start Dataset content

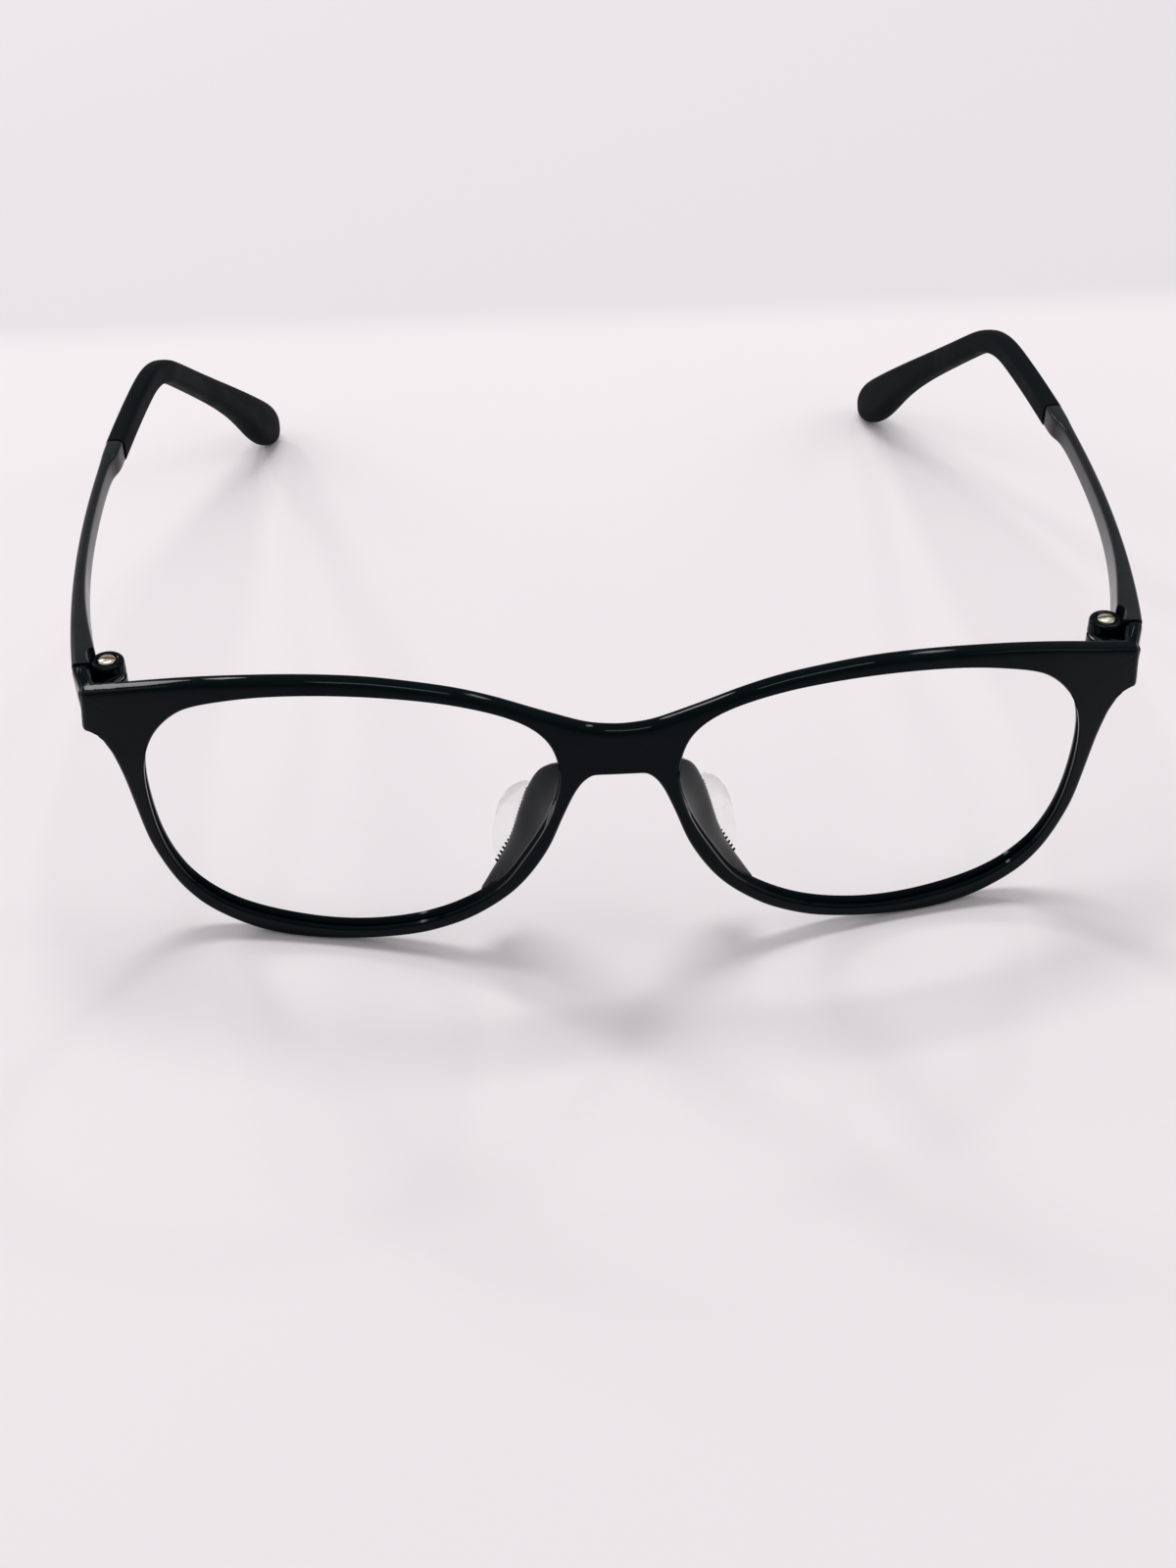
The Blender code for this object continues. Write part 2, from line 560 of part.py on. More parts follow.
def temple_line(distance):
    """Place and direction of the left temple's line at this distance behind the pin."""
    start = -BUTT_SETBACK + FIT_GAP
    run = TEMPLE_LENGTH - start
    first = corner_x() + ENDPIECE_WRAP - TEMPLE_BAR_THICKNESS / 2
    last = pin_x() - TEMPLE_TIP_INSET
    share = (distance - start) / run
    leaving, arriving = TEMPLE_SPLAY * run, -TEMPLE_TOE_IN * run
    x = (first * (2 * share ** 3 - 3 * share ** 2 + 1) + last * (3 * share ** 2 - 2 * share ** 3)
         + leaving * (share ** 3 - 2 * share ** 2 + share) + arriving * (share ** 3 - share ** 2))
    slope = ((first - last) * (6 * share ** 2 - 6 * share) + leaving * (3 * share ** 2 - 4 * share + 1)
             + arriving * (3 * share ** 2 - 2 * share)) / run
    bend = min(max((distance - BEND_DISTANCE) / BEND_RADIUS, 0.0), BEND_ANGLE)
    y = min(distance, BEND_DISTANCE) + BEND_RADIUS * math.sin(bend)
    z = -BEND_RADIUS * (1 - math.cos(bend))
    beyond = max(distance - BEND_DISTANCE - BEND_RADIUS * BEND_ANGLE, 0.0)
    y, z = y + beyond * math.cos(bend), z - beyond * math.sin(bend)
    bar_share = min(max(distance / (SEAM_DISTANCE - COLLAR_LENGTH), 0.0), 1.0)
    rise = TEMPLE_RISE * read_shares(BAR_SHARES, bar_share)[0]
    return Vector((x, y, butt_middle_height() + rise + z)), Vector((slope, math.cos(bend), -math.sin(bend)))


def temple_ring(distance, inside, outside, low, high, radius):
    """Rounded section of the temple, by its four sides' distances from its line."""
    place, along = temple_line(distance)
    bend = math.atan2(-along.z, along.y)
    along.normalize()
    side = along.cross(Vector((0.0, math.sin(bend), math.cos(bend)))).normalized()
    up = side.cross(along)
    return [place + side * x + up * z for x, z in rounded_rectangle(inside, outside, low, high, radius)]


def square_off(rings, start):
    """Slides the first ring along the temple into the plane of the butt face."""
    along = temple_line(start)[1]
    rings[0] = [point + along * ((start - point.y) / along.y) for point in rings[0]]


def sleeve_middle():
    """Middle of the sleeve and core across the temple's line, so that they widen mostly on the inside."""
    return TEMPLE_BAR_THICKNESS / 2 + SLEEVE_PROUD - SLEEVE_MOUTH_THICKNESS / 2


def temple_blank():
    """Left temple from the butt face through the collar to the end of the core, without its knuckle."""
    start, collar = -BUTT_SETBACK + FIT_GAP, SEAM_DISTANCE - COLLAR_LENGTH
    outside = TEMPLE_BAR_THICKNESS / 2
    rings = []
    for share, height_loss, thickness_loss in BAR_SHARES:
        height = blend(ENDPIECE_HEIGHT - 2 * ENDPIECE_MERGE, TEMPLE_BAR_HEIGHT, 0, 1, height_loss)
        thickness = blend(TEMPLE_BUTT_THICKNESS, TEMPLE_BAR_THICKNESS, 0, 1, thickness_loss)
        rings.append(temple_ring(blend(start, collar, 0, 1, share), outside - thickness, outside,
                                 -height / 2, height / 2, TEMPLE_EDGE_RADIUS))
    square_off(rings, start)
    collar_height = (TEMPLE_BAR_HEIGHT + SLEEVE_MOUTH_HEIGHT) / 2
    for distance in (collar + COLLAR_LENGTH / 4, SEAM_DISTANCE - FIT_GAP):
        rings.append(temple_ring(distance, outside + COLLAR_PROUD - COLLAR_THICKNESS, outside + COLLAR_PROUD,
                                 -collar_height / 2, collar_height / 2, TEMPLE_EDGE_RADIUS))
    core_width = SLEEVE_MOUTH_THICKNESS / 2 - SLEEVE_WALL - FIT_GAP
    core_height = SLEEVE_MOUTH_HEIGHT / 2 - SLEEVE_WALL - FIT_GAP
    for step in range(CORE_STEPS + 1):
        distance = blend(SEAM_DISTANCE - FIT_GAP, CORE_END_DISTANCE, 0, CORE_STEPS, step)
        rings.append(temple_ring(distance, sleeve_middle() - core_width, sleeve_middle() + core_width,
                                 -core_height, core_height, CORE_EDGE_RADIUS))
    return loft(rings)


def knuckle_outline():
    """Left temple's knuckle with its gusset, seen from above."""
    radius = BARREL_DIAMETER / 2
    circle = [(pin_x() + radius * math.cos(turn), radius * math.sin(turn))
              for turn in np.linspace(*KNUCKLE_FREE_TURN, BARREL_SIDES + 1)]
    bar_face = temple_line(GUSSET_LENGTH)[0].x + TEMPLE_BAR_THICKNESS / 2 - TEMPLE_BUTT_THICKNESS / 2
    return circle + [(bar_face, GUSSET_LENGTH / 2), (bar_face, GUSSET_LENGTH)]


def flipped(shape, mirror):
    return mirrored(shape) if mirror else shape


def make_temple(name, mirror, parent):
    """A temple: bar, butt face, scoop round the barrel, knuckle, collar and core."""
    temple = as_object(name, flipped(temple_blank(), mirror))
    low, high = middle_knuckle()
    x = -pin_x() if mirror else pin_x()
    scoop = BARREL_DIAMETER + 2 * RELIEF_GAP
    combine(temple, cylinder(scoop, high, barrel_top() + ENDPIECE_HEIGHT, x), "DIFFERENCE")
    combine(temple, cylinder(scoop, barrel_bottom() - ENDPIECE_HEIGHT, low, x), "DIFFERENCE")
    combine(temple, flipped(prism(knuckle_outline(), low, high), mirror), "UNION")
    hole = SCREW_DIAMETER + 2 * HINGE_GAP
    combine(temple, cylinder(hole, low - CUT_OVERRUN, high + CUT_OVERRUN, x), "DIFFERENCE")
    finish(temple, BLACK_SATIN, parent)


def make_sleeve(name, mirror, parent):
    """A rubber ear sleeve with the cavity that the temple's core sits in."""
    run = TEMPLE_LENGTH - SEAM_DISTANCE
    rings = []
    for share, height_gain, thickness_gain, drop_share in SLEEVE_SHARES:
        height = blend(SLEEVE_MOUTH_HEIGHT, SLEEVE_FOOT_HEIGHT, 0, 1, height_gain)
        thickness = blend(SLEEVE_MOUTH_THICKNESS, SLEEVE_FOOT_THICKNESS, 0, 1, thickness_gain)
        drop = SLEEVE_FOOT_DROP * drop_share
        radius = min(SLEEVE_EDGE_RADIUS * (1 + thickness_gain), thickness * SLEEVE_ROUND_SHARE)
        rings.append(temple_ring(SEAM_DISTANCE + share * run, sleeve_middle() - thickness / 2,
                                 sleeve_middle() + thickness / 2, -height / 2 - drop, height / 2 - drop, radius))
    sleeve = as_object(name, flipped(loft(rings), mirror))
    half_width = SLEEVE_MOUTH_THICKNESS / 2 - SLEEVE_WALL
    half_height = SLEEVE_MOUTH_HEIGHT / 2 - SLEEVE_WALL
    cavity = []
    for step in range(CORE_STEPS + 1):
        distance = blend(SEAM_DISTANCE - CUT_OVERRUN, CORE_END_DISTANCE + FIT_GAP, 0, CORE_STEPS, step)
        cavity.append(temple_ring(distance, sleeve_middle() - half_width, sleeve_middle() + half_width,
                                  -half_height, half_height, CORE_EDGE_RADIUS))
    combine(sleeve, flipped(loft(cavity), mirror), "DIFFERENCE")
    finish(sleeve, BLACK_RUBBER, parent)


def make_pad(name, mirror, parent):
    """A soft nose pad: a crowned cushion beside the wing, stepped round its rear edge into a thin lobe."""
    first, last = PAD_SPAN_SHARES
    front, middle, rear = PAD_DEPTH_SHARES
    seat = -WING_ROOT_THICKNESS / 2 - FIT_GAP
    rings = []
    for step in range(PAD_STEPS):
        along = (step + 0.5) / PAD_STEPS
        share = blend(first, last, 0, 1, along)
        crown = math.sqrt(1 - abs(2 * along - 1) ** PAD_CROWN_POWER)
        reach = RELIEF_GAP + PAD_EDGE_THICKNESS + PAD_LOBE_REACH * math.sqrt(1 - (2 * along - 1) ** 2)
        face = seat - blend(PAD_EDGE_THICKNESS, PAD_THICKNESS, 0, 1, crown)
        ledge = blend(seat, PAD_STEP_HEIGHT, 0, 1, crown)
        root = front + (1 - crown) * PAD_END_SHARE
        edge = PAD_EDGE_THICKNESS / 2
        near = [(root, seat, 0), (max(root, middle), seat, 0), (1, seat, RELIEF_GAP),
                (1, ledge, RELIEF_GAP + edge), (1, min(edge, ledge), reach)]
        far = [(1, min(edge, ledge) - 2 * edge, reach), (1, face / 2 - edge, reach * PAD_LOBE_MIDDLE_SHARE),
               (rear, face, 0), (max(root, middle), face, 0), (root, seat - PAD_EDGE_THICKNESS, 0)]
        rings.append([wing_point(share, *place) for place in near + far])
    finish(as_object(name, flipped(loft(rings), mirror)), CLEAR_SILICONE, parent)


def make_screw(name, x, parent):
    """A hinge screw with a low domed and slotted head."""
    radius, head = SCREW_DIAMETER / 2, SCREW_HEAD_DIAMETER / 2
    seat = barrel_top() - SCREW_HEAD_HEIGHT
    dome = [(head * math.cos(turn), barrel_top() + SCREW_DOME_HEIGHT * math.sin(turn))
            for turn in SCREW_DOME_TURNS]
    tip = barrel_bottom() + HINGE_GAP
    profile = [(radius * SCREW_TIP_SHARE, tip), (radius, tip + HINGE_GAP), (radius, seat), (head, seat)]
    profile += dome
    screw = as_object(name, turned(profile, x))
    slot_bottom = barrel_top() + SCREW_DOME_HEIGHT - SCREW_SLOT_DEPTH
    half_width, half_length = SCREW_SLOT_WIDTH / 2, head + CUT_OVERRUN
    slot = ((x - half_length, -half_width), (x + half_length, -half_width),
            (x + half_length, half_width), (x - half_length, half_width))
    combine(screw, prism(slot, slot_bottom, barrel_top() + CUT_OVERRUN), "DIFFERENCE")
    finish(screw, PALE_BRASS, parent)


def make_ring(name, x, diameter, bottom, top, material_values, parent):
    """A round ring about the screw: a threaded insert or a washer."""
    ring = as_object(name, cylinder(diameter, bottom, top, x))
    hole = cylinder(SCREW_DIAMETER + 2 * HINGE_GAP, bottom - CUT_OVERRUN, top + CUT_OVERRUN, x)
    combine(ring, hole, "DIFFERENCE")
    finish(ring, material_values, parent)


def new_empty(name, location, parent=None):
    made = bpy.data.objects.new(name, None)
    made.location = location
    made.parent = parent
    bpy.context.collection.objects.link(made)
    return made


def world_points():
    bpy.context.view_layer.update()
    return np.array([piece.matrix_world @ vert.co for piece in bpy.context.scene.objects
                     if piece.type == "MESH" for vert in piece.data.vertices])


def set_on_table(root):
    """Leans the whole frame until rims and temple tips both touch Z = 0, and centres it in X and Y."""
    points = world_points()
    middle = points[:, 1].mean()
    front, rear = points[points[:, 1] < middle][:, 1:], points[points[:, 1] >= middle][:, 1:]
    lean = 0.0
    for _ in range(20):
        lows = [side[int((side[:, 0] * math.sin(lean) + side[:, 1] * math.cos(lean)).argmin())]
                for side in (front, rear)]
        lean = -math.atan2(lows[1][1] - lows[0][1], lows[1][0] - lows[0][0])
    root.rotation_euler = (lean, 0, 0)
    points = world_points()
    root.location = (0, -(points[:, 1].min() + points[:, 1].max()) / 2, -points[:, 2].min())
    bpy.context.view_layer.update()


def main():
    for old in list(bpy.data.objects):
        bpy.data.objects.remove(old)
    root = new_empty("frame", (0, 0, 0))
    make_front(root)
    low, high = middle_knuckle()
    for side, mirror in (("left", False), ("right", True)):
        x = -pin_x() if mirror else pin_x()
        hinge = new_empty("hinge_" + side, (x, 0, (barrel_bottom() + barrel_top()) / 2), root)
        make_temple("temple_" + side, mirror, hinge)
        make_sleeve("temple_sleeve_" + side, mirror, hinge)
        make_pad("nose_pad_" + side, mirror, root)
        make_screw("hinge_screw_" + side, x, root)
        make_ring("hinge_nut_" + side, x, NUT_DIAMETER, barrel_bottom() + HINGE_GAP / 2,
                  barrel_bottom() + HINGE_GAP / 2 + NUT_LENGTH, PALE_BRASS, root)
        make_ring("hinge_washer_" + side, x, BARREL_DIAMETER - 2 * HINGE_GAP, high + WASHER_GAP,
                  high + WASHER_GAP + WASHER_THICKNESS, STEEL, root)
    set_on_table(root)
    for side in ("left", "right"):
        hinge = bpy.data.objects["hinge_" + side]
        print("hinge", side, [round(value, 5) for value in hinge.matrix_world.translation],
              [round(value, 5) for value in hinge.matrix_world.col[2][:3]])


main()
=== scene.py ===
import math

import bmesh
import bpy
from mathutils import Matrix, Vector


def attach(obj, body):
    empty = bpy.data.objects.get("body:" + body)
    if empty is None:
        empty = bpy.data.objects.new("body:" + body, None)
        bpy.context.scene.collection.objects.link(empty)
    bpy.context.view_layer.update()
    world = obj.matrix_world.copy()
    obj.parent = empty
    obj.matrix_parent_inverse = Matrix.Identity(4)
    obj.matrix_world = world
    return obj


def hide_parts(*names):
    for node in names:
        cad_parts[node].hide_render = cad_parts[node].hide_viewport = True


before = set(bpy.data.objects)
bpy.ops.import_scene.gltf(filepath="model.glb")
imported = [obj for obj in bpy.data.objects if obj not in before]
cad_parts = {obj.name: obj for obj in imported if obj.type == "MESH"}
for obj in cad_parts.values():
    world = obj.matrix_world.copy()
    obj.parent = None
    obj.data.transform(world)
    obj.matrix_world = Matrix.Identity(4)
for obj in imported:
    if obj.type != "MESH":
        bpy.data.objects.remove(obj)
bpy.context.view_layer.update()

# The photograph: the camera stands in front of the frame, some 0.3 m away, and looks down at it by
# 40 degrees, so near that the rims look much larger than the temple tips behind them.
camera_place = (-0.01204, -0.25794, 0.18679)
camera_turn, camera_dip, camera_roll = -2.49, 39.93, -0.91
photo_camera = bpy.data.cameras.new("photo_camera")
photo_camera.sensor_width = 36.0
photo_camera.lens = 44.856
photo_camera.clip_start = 0.01
viewpoint = bpy.data.objects.new("photo_camera", photo_camera)
bpy.context.scene.collection.objects.link(viewpoint)
viewpoint.matrix_world = (Matrix.Translation(camera_place)
                          @ Matrix.Rotation(math.radians(camera_turn), 4, "Z")
                          @ Matrix.Rotation(math.radians(90 - camera_dip), 4, "X")
                          @ Matrix.Rotation(math.radians(camera_roll), 4, "Z"))
bpy.context.scene.camera = viewpoint
bpy.context.scene.view_settings.view_transform = "Standard"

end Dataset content

What the exercise asks =>
Exactly the lines from the line that has "for side, mirror" through the line that has "before = set(bpy.data.objects)" are to be repeated, both included, with nothing added.

Solution to this task =>
    for side, mirror in (("left", False), ("right", True)):
        x = -pin_x() if mirror else pin_x()
        hinge = new_empty("hinge_" + side, (x, 0, (barrel_bottom() + barrel_top()) / 2), root)
        make_temple("temple_" + side, mirror, hinge)
        make_sleeve("temple_sleeve_" + side, mirror, hinge)
        make_pad("nose_pad_" + side, mirror, root)
        make_screw("hinge_screw_" + side, x, root)
        make_ring("hinge_nut_" + side, x, NUT_DIAMETER, barrel_bottom() + HINGE_GAP / 2,
                  barrel_bottom() + HINGE_GAP / 2 + NUT_LENGTH, PALE_BRASS, root)
        make_ring("hinge_washer_" + side, x, BARREL_DIAMETER - 2 * HINGE_GAP, high + WASHER_GAP,
                  high + WASHER_GAP + WASHER_THICKNESS, STEEL, root)
    set_on_table(root)
    for side in ("left", "right"):
        hinge = bpy.data.objects["hinge_" + side]
        print("hinge", side, [round(value, 5) for value in hinge.matrix_world.translation],
              [round(value, 5) for value in hinge.matrix_world.col[2][:3]])


main()
=== scene.py ===
import math

import bmesh
import bpy
from mathutils import Matrix, Vector


def attach(obj, body):
    empty = bpy.data.objects.get("body:" + body)
    if empty is None:
        empty = bpy.data.objects.new("body:" + body, None)
        bpy.context.scene.collection.objects.link(empty)
    bpy.context.view_layer.update()
    world = obj.matrix_world.copy()
    obj.parent = empty
    obj.matrix_parent_inverse = Matrix.Identity(4)
    obj.matrix_world = world
    return obj


def hide_parts(*names):
    for node in names:
        cad_parts[node].hide_render = cad_parts[node].hide_viewport = True


before = set(bpy.data.objects)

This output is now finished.